The frustration that has led to Brown and Vitter’s proposal is understandable. Three years after passage of the Dodd–Frank financial regulation bill and its promise of an end to bailouts, it is still widely assumed that regulators would step in to prevent the failure of a bank considered systematically important. That frustration has already led to calls for the outright breakup of the biggest banks into smaller pieces.

Brown–Vitter stops short of that, instead requiring banks to maintain outsized capital levels: 15 percent for banks with $500 billion or more in assets and 8 percent for banks in the $50 billion to $500 billion asset range. These levels far exceed those mandated under the “Basel III” standards crafted by international regulators over several years. The Brown–Vitter requirements are also far blunter than Basel, for instance, dispensing with differentials for different types of capital based on risk levels. The sponsors tout the proposed requirements as “simple and easy to understand,” but given the complexities of the modern banking system, simple rules just for simplicity’s sake may not be the best.

Few dispute the need for some capital standards.
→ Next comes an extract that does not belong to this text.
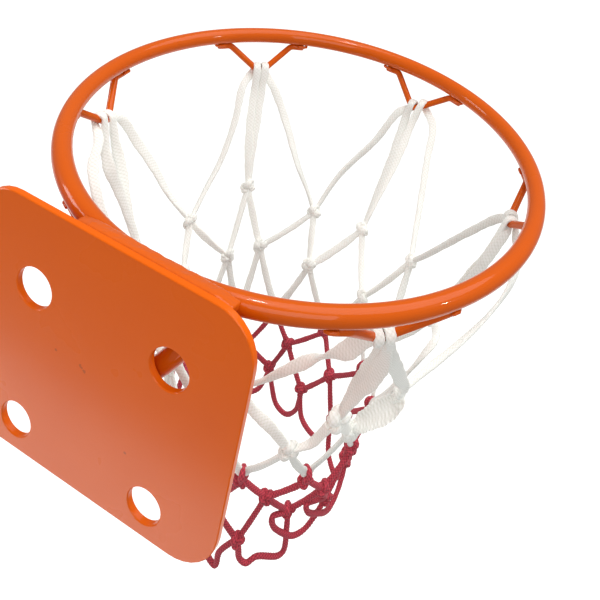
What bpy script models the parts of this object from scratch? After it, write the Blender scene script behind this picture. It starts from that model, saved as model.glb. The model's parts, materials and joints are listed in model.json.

But standards that are too restrictive can cause harm, as they take lending capacity out of the banking system, and reduce funds available for businesses that need resources to grow. Some observers, in fact, view the Brown–Vitter capital levels as so restrictive that they amount to a backdoor breakup of the banks.

At the same time, the Brown–Vitter plan fails to end too-big-to-fail. Despite the name, too-big-to-fail has never been justified on size alone: Smaller firms that are highly interconnected or otherwise considered key have also enjoyed implicit protection. Brown–Vitter does nothing to address these entities.

There is a better solution. Rather than massive increases in capital mandates, policymakers should focus on making the failure of a large financial institution less damaging to the economy at large. The Dodd–Frank law attempts to do this through its “Orderly Liquidation Authority,” although that procedure provides too much discretion to regulators in disposing of assets. But other approaches based on existing bankruptcy law show promise.

Too-big-to-fail and the market distortions it causes should be ended. The Brown–Vitter proposal rightly raises the alarm about these problems but misses the mark on a solution.